Ils soutiennent que :
- le tribunal administratif a omis de statuer sur le moyen tiré de ce que la base des prélèvements sociaux a été indûment majorée de 25 % ;
- l'administration a méconnu l'article L. 76 B du livre des procédures fiscales, en s'abstenant de communiquer l'intégralité des procès-verbaux d'audition sur lesquels les rectifications sont fondées ;
- en s'abstenant de communiquer l'intégralité de ces procès-verbaux, l'administration a manqué à son devoir de loyauté ;
- l'administration, en s'abstenant de communiquer l'intégralité de ces procès-verbaux, a méconnu la doctrine administrative référencée BOI-CF-PGR-30-10 n° 210 ;
- la rectification du bénéfice social de la société à responsabilité (SARL) Ondine a été irrégulièrement établie par voie d'évaluation d'office ;
- M. A... a été privé de la possibilité de saisir la commission départementale des impôts directs et des taxes sur le chiffre d'affaires ;
- M. A... ne pouvait être regardé comme le maître de l'affaire ;
- la méthode de reconstitution des bénéfices de la SARL Ondine est excessivement sommaire et radicalement viciée ;
- le coefficient multiplicateur de 1,25 prévu par l'article 158-7 du code général des impôts ne pouvait être appliqué pour l'établissement des prélèvements sociaux sur les revenus réputés distribués.
Par un mémoire en défense, enregistré le 27 septembre 2019, le ministre de l'action et des comptes publics conclut à ce qu'il soit constaté qu'il n'y a pas lieu de statuer sur la requête à hauteur du dégrèvement prononcé en cours d'instance et au rejet du surplus des conclusions de la requête.
Il soutient que les moyens soulevés par M. et Mme A... ne sont pas fondés.
Vu les autres pièces du dossier.
Vu :
- le code général des impôts et le livre des procédures fiscales ;
- le code de justice administrative.
Les parties ont été régulièrement averties du jour de l'audience.

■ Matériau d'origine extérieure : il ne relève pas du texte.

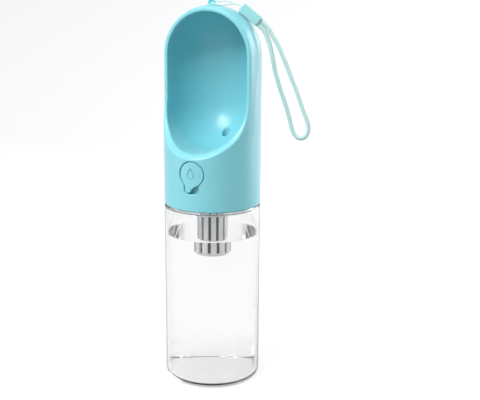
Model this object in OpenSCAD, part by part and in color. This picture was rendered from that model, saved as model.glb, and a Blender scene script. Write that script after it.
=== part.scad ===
// Travel water bottle for dogs: a clear bottle and a screw-on head with a scooped drinking bowl.
// Millimetres, +Z up, origin at the middle of the base, front (bowl and button) towards -Y.

/* [Bottle] */
// Outer diameter of the bottle and of the head
body_d = 66; // [63:0.5:74]
// Height of the bottle's shoulder, where the head begins
bottle_h = 124.2; // [112:0.1:150]
// Thickness of the bottle's wall
bottle_wall = 2; // [1.6:0.1:2.8]
// Thickness of the bottle's floor
bottle_floor = 3.2; // [2.8:0.1:5]
// Rounding of the bottle's lower corner
bottle_corner = 4.5; // [3:0.1:6]
// How far the neck stands in from the bottle's side
neck_inset = 6; // [5.6:0.1:6.6]
// Height of the neck above the shoulder
neck_h = 6.8; // [6.6:0.1:7.6]
// Thickness of the neck's wall
neck_wall = 2.2; // [1.8:0.1:2.6]
// Rise of the neck's thread in one turn
thread_pitch = 3.2; // [3:0.1:3.4]
// How far each thread stands out of its wall
thread_depth = 1.3; // [1:0.1:1.4]

/* [Head] */
// Height of the head's straight side, up to the start of the dome
side_h = 100.9; // [96:0.1:112]
// Thickness of the head's wall
head_wall = 2.4; // [2:0.1:2.8]
// Thickness of the bowl and of the dome over it
bowl_wall = 2.6; // [2.2:0.1:3]
// Visible gap between head and bottle
joint_gap = 0.4; // [0.3:0.05:0.6]
// Clearance between the valve and the bowl above it
bowl_gap = 1.7; // [1.4:0.1:4]
// Slope of the bowl's floor up to the lip, in degrees
floor_rise = 5; // [3:0.5:7]
// How much the bowl narrows towards the lip on each side, in degrees
bowl_taper = 10; // [8:0.5:12]
// How far the open face stands in front of the axis
face_y = 9.4; // [8:0.1:12]
// Height above the head's edge where the face begins to curve forward
face_up = 75.9; // [74:0.1:79]
// Radius of that curve
face_r = 42; // [40:0.5:44]
// Turn of that curve before it runs straight to the lip, in degrees
face_turn = 47.5; // [46:0.5:49]
// Diameter of the water outlet in the bowl
outlet_d = 4.8; // [4:0.1:5.2]
// Distance of the water outlet from the back of the head
outlet_in = 11; // [10.5:0.1:12]
// Width of the strap lug on the dome
lug_w = 6; // [5.6:0.1:8]
// Thickness of the strap lug
lug_t = 2.8; // [2.4:0.1:3.4]
// Height of the lug's hole above the top of the dome
lug_hole_up = 1.2; // [1:0.1:1.6]

/* [Button] */
// Height of the button above the head's edge
button_up = 25.4; // [25.2:0.1:25.8]
// Diameter of the button's round face
button_d = 16.8; // [16:0.1:17.8]
// Reach of the button's tail from its middle
tail_reach = 12.8; // [12.4:0.1:13.2]
// Width of the tail at its end
tail_w = 4.8; // [4:0.1:5.2]
// Gap between the button and its recess
button_gap = 0.5; // [0.3:0.05:0.6]
// Thickness of the button's face
button_t = 2; // [1.8:0.1:2.6]
// Way that the button travels when it is pressed
button_travel = 1.7; // [1.4:0.1:2.4]
// Swing of the tail from pour to lock, in degrees
button_swing = 28; // [22:1:30]

/* [Valve] */
// Diameter of the valve stem
stem_d = 5; // [4.6:0.1:5.4]
// Outer diameter of the valve body
valve_d = 13.2; // [12.6:0.1:13.8]
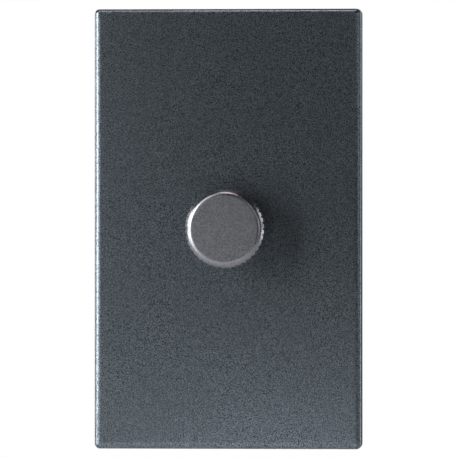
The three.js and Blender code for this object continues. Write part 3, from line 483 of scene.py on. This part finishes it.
FINISHES = {
    "plate_metal": metallic_paint("plate_lacquer", PLATE_GREY, 0.32, 0.26, 0.9),
    # From 8.5 mm out, the knob's colour is lifted as a painted highlight and its lacquer is smoother.
    "knob_metal": metallic_paint("knob_lacquer", KNOB_GREY, 0.4, 0.35, 0.32, polish_and_sheen_from=8.5),
    "black_plastic": moulded_plastic("black_moulding", (0.02, 0.021, 0.023), 0.46),
    "grey_plastic": moulded_plastic("grey_moulding", (0.09, 0.098, 0.102), 0.5),
    "white_plastic": moulded_plastic("white_moulding", (0.6, 0.59, 0.55), 0.42, relief=0.008),
    "foam": closed_cell_foam(),
    "aluminium": plated_metal("rolled_aluminium", (0.6, 0.61, 0.62), (0.54, 0.55, 0.57), 0.34, (1, 1, 25)),
    "zinc_steel": plated_metal("zinc_plate", (0.62, 0.62, 0.6), (0.52, 0.56, 0.6), 0.26),
    "green_steel": plated_metal("green_dyed_zinc", (0.04, 0.3, 0.08), (0.03, 0.22, 0.07), 0.3),
    "spring_steel": plated_metal("spring_steel", (0.42, 0.42, 0.42), (0.35, 0.36, 0.38), 0.24, (12, 1, 1)),
    "brass": plated_metal("brass", (0.72, 0.48, 0.17), (0.62, 0.4, 0.14), 0.28),
    "copper": enamelled_wire(),
    "circuit_board": fibre_board("green_laminate", (0.025, 0.14, 0.05), 0.4, 0.35),
    "phenolic": fibre_board("brown_laminate", (0.2, 0.085, 0.03), 0.5, 0.6),
    "carbon": granular("carbon_track", (0.012, 0.012, 0.013), 0.08, 0.6, 0.01),
    "ferrite": granular("ferrite_core", (0.04, 0.043, 0.047), 0.2, 0.7, 0.03),
    "epoxy": granular("epoxy_moulding", (0.012, 0.012, 0.013), 0.12, 0.45, 0.01),
    "mica": granular("mica_sheet", (0.55, 0.5, 0.36), 0.9, 0.35, 0.004),
    "film_yellow": moulded_plastic("yellow_case", (0.6, 0.36, 0.03), 0.4, relief=0.006),
    "resistor_blue": granular("blue_lacquer", (0.1, 0.27, 0.45), 0.3, 0.4, 0.01),
    "glass": glass_tube(),
}
SLOT_OF = {part["node"]: part["material_slot"] for part in frame["record"]["subparts"]}


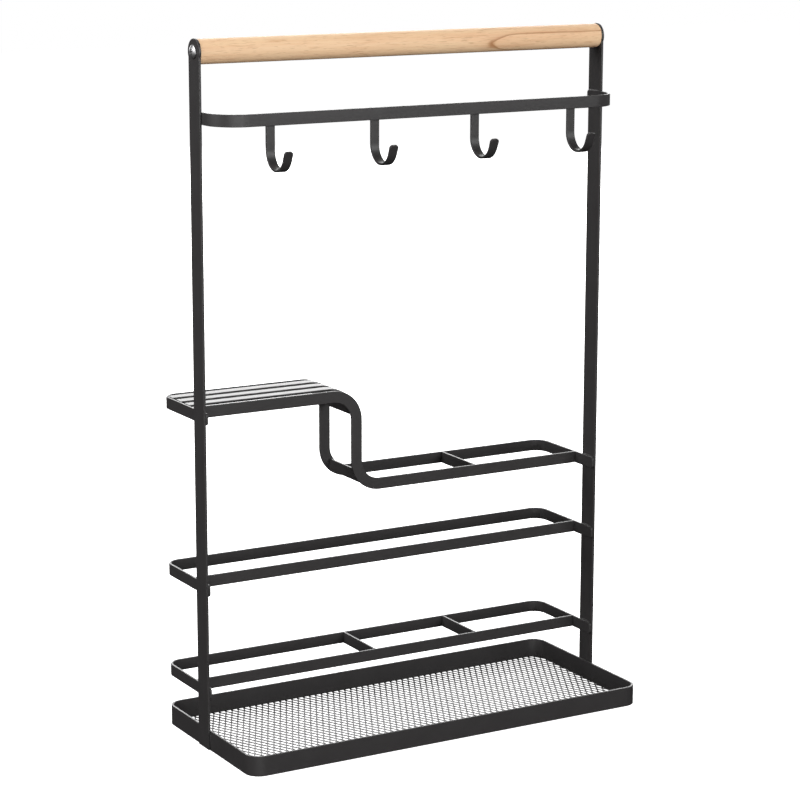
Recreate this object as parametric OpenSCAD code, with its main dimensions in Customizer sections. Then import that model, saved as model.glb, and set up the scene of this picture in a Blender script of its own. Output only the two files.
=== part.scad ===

Ont été entendus au cours de l'audience publique :
- le rapport de Mme D...,
- les conclusions de Mme Boyer, rapporteur public,
- et les observations de Me B..., représentant M. et Mme A....
Considérant ce qui suit :
1. M. et Mme A... ont fait l'objet d'un contrôle sur pièces au titre des années 2010, 2011 et 2012, à l'issue duquel l'administration les a assujettis à des cotisations supplémentaires d'impôt sur le revenu et de contributions sociales, résultant de rehaussements correspondant à des revenus regardés comme distribués à M. A... par la SARL Ondine. M. et Mme A... font appel du jugement du 16 février 2018 par lequel le tribunal administratif de Nice a rejeté leur demande tendant à la décharge, en droits et pénalités, des cotisations supplémentaires d'impôt sur le revenu et de contributions sociales auxquelles ils ont ainsi été assujettis.
Sur l'étendue du litige :
2. Par une décision du 27 septembre 2019, postérieure à l'introduction de la requête, l'administratrice générale des finances publiques de la direction de contrôle fiscal sud-est a prononcé le dégrèvement, en droits et pénalités, des cotisations supplémentaires de contributions sociales en litige au titre des années 2010, 2011 et 2012 à concurrence, respectivement, de 14 020 euros, 16 147 euros et 20 587 euros. Les conclusions de la requête sont, dans cette mesure, devenues sans objet.
Sur le surplus des impositions contestées :
3. L'article L. 76 B du livre des procédures fiscales dispose que : " L'administration est tenue d'informer le contribuable de la teneur et de l'origine des renseignements et documents obtenus de tiers sur lesquels elle s'est fondée pour établir l'imposition faisant l'objet de la proposition prévue au premier alinéa de l'article L. 57 ou de la notification prévue à l'article L. 76. Elle communique, avant la mise en recouvrement, une copie des documents susmentionnés au contribuable qui en fait la demande ".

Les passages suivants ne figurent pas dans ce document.